TASK OBJECTIVE. Below are some records. How many of their lines contain the string "with"? Give the number only.

TASK INPUT.
===

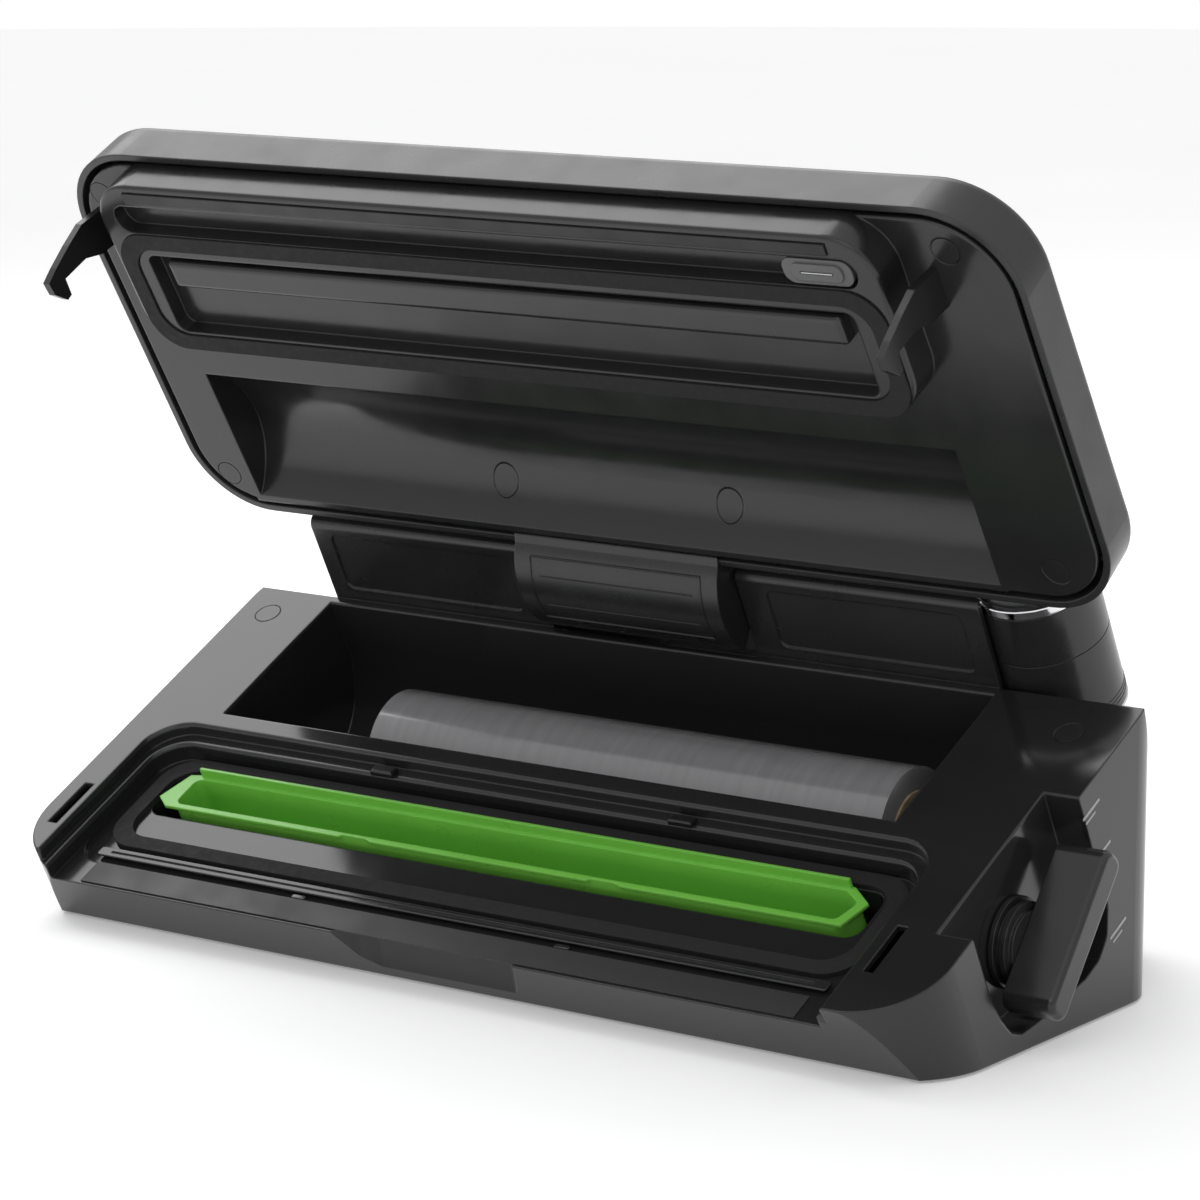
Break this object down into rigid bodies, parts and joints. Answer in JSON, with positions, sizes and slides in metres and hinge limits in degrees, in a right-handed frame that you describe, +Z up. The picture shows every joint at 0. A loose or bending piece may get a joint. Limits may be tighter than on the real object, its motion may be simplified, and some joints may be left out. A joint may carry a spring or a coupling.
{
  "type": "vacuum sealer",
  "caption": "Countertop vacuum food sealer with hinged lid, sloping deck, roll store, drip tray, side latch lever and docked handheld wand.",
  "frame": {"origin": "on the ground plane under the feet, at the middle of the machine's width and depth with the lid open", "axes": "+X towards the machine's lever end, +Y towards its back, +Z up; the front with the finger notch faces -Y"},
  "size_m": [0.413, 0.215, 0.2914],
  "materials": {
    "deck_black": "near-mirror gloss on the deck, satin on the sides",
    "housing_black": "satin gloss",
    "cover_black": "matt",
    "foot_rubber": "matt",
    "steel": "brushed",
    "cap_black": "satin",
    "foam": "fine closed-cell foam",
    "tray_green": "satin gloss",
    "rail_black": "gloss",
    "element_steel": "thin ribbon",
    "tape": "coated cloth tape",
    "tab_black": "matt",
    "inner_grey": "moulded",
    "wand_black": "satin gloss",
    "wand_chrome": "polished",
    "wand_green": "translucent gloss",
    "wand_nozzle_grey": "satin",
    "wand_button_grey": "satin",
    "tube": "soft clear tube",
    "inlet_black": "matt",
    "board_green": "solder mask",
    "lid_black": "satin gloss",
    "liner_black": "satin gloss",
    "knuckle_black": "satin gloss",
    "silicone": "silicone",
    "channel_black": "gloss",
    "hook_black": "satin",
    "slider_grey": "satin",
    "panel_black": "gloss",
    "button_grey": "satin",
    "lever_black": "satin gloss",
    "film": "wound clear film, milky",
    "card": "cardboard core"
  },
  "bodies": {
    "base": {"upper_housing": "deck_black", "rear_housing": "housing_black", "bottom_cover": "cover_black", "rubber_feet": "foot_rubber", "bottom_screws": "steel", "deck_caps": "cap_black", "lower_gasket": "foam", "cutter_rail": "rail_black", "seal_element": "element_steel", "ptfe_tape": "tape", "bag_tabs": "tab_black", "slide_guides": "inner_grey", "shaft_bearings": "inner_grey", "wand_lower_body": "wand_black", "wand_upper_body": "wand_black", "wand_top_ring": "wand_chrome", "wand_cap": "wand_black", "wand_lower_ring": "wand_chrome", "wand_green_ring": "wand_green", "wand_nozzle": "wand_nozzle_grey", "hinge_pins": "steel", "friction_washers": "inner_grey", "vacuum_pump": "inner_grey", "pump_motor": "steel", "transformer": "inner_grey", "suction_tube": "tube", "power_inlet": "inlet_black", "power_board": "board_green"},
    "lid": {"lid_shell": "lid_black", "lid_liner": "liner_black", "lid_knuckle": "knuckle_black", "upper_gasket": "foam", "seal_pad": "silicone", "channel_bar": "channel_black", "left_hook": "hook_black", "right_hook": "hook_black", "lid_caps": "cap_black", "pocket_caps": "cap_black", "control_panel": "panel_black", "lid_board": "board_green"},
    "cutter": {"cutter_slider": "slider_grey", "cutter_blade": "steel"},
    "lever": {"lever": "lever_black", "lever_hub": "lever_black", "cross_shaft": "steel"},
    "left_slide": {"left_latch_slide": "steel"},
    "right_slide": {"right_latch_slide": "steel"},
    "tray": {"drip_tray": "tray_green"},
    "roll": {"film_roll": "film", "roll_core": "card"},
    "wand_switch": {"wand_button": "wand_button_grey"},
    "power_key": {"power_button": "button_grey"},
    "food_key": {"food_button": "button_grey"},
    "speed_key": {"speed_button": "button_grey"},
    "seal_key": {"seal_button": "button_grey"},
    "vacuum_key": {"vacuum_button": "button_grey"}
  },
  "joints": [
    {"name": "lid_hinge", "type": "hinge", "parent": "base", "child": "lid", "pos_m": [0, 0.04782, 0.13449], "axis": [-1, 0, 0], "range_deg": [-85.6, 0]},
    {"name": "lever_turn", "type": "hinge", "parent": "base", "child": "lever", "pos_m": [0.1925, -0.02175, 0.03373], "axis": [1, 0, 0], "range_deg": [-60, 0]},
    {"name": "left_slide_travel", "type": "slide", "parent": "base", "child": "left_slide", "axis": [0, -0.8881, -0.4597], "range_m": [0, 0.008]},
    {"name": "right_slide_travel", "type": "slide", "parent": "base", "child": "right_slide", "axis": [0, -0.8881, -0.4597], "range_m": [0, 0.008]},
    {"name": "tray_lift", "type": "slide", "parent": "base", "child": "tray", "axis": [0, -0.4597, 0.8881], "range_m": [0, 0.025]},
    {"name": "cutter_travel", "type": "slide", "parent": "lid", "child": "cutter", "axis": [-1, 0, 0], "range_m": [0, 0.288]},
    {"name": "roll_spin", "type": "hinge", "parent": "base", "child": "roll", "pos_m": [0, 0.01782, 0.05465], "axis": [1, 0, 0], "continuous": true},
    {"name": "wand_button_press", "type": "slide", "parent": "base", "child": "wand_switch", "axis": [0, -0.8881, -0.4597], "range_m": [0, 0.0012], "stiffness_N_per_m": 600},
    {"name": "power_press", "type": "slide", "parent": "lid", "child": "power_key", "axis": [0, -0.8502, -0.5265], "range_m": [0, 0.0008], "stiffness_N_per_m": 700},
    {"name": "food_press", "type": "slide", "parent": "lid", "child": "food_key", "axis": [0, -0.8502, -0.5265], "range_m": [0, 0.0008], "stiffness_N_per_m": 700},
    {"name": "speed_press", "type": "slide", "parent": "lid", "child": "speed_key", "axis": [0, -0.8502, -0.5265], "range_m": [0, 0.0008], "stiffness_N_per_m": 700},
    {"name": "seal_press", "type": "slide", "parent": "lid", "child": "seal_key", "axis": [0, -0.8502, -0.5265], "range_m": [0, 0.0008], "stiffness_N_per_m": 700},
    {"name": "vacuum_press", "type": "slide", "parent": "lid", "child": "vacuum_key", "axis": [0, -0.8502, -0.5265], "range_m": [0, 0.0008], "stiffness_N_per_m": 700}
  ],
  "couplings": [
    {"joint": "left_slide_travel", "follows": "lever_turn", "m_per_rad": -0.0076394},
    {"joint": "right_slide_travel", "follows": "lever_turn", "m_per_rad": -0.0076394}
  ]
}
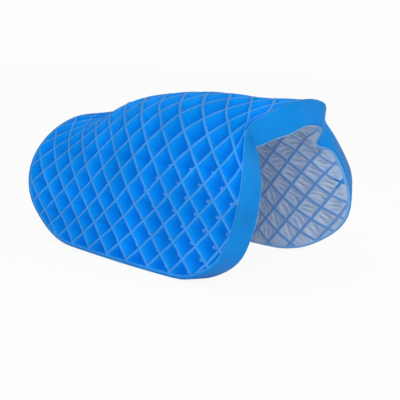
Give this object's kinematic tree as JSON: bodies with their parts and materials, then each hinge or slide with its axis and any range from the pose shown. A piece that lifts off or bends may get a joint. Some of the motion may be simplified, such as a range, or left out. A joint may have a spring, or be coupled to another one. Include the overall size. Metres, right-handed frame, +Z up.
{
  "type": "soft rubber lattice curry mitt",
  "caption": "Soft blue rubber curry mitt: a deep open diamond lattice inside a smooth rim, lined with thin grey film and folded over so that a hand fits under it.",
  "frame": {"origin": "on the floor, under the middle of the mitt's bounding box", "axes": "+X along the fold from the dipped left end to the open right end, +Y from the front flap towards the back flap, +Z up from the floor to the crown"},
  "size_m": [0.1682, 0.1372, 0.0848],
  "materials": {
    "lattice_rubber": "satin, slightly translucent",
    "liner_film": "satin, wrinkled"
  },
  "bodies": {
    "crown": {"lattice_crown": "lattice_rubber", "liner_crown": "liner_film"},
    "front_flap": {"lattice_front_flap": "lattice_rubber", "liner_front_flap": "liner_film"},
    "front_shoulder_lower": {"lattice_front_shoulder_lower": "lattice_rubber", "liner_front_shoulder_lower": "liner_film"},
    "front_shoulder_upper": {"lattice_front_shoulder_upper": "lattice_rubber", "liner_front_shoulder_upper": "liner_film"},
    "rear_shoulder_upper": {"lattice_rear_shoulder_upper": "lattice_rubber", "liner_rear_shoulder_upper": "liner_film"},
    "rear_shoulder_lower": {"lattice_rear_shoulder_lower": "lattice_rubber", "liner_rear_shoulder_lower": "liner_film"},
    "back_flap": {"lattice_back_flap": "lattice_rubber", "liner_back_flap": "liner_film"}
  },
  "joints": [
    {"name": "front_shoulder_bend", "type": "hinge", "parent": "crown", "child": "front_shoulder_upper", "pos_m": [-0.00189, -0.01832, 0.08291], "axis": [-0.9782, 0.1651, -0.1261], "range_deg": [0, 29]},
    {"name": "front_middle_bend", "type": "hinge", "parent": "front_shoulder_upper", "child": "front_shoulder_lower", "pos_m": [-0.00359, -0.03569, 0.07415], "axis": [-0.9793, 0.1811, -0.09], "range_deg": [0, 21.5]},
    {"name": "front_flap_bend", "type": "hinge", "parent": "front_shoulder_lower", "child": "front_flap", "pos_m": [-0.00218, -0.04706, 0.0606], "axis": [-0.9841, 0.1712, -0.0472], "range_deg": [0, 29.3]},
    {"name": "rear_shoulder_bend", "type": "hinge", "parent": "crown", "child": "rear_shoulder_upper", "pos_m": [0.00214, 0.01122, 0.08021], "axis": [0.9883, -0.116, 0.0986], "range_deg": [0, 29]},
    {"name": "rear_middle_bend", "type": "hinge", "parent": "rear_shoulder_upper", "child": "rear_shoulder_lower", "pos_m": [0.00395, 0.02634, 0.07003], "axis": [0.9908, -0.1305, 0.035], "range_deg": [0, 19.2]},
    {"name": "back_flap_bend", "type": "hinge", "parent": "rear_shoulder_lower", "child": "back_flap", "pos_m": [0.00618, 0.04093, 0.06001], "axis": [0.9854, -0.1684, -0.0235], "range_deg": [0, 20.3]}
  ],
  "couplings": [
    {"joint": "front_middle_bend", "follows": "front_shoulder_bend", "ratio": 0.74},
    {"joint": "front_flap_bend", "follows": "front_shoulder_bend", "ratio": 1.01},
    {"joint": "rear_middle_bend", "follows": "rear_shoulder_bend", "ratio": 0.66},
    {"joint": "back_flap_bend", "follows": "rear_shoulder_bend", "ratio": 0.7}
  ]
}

===

SOLVED EXERCISE. 5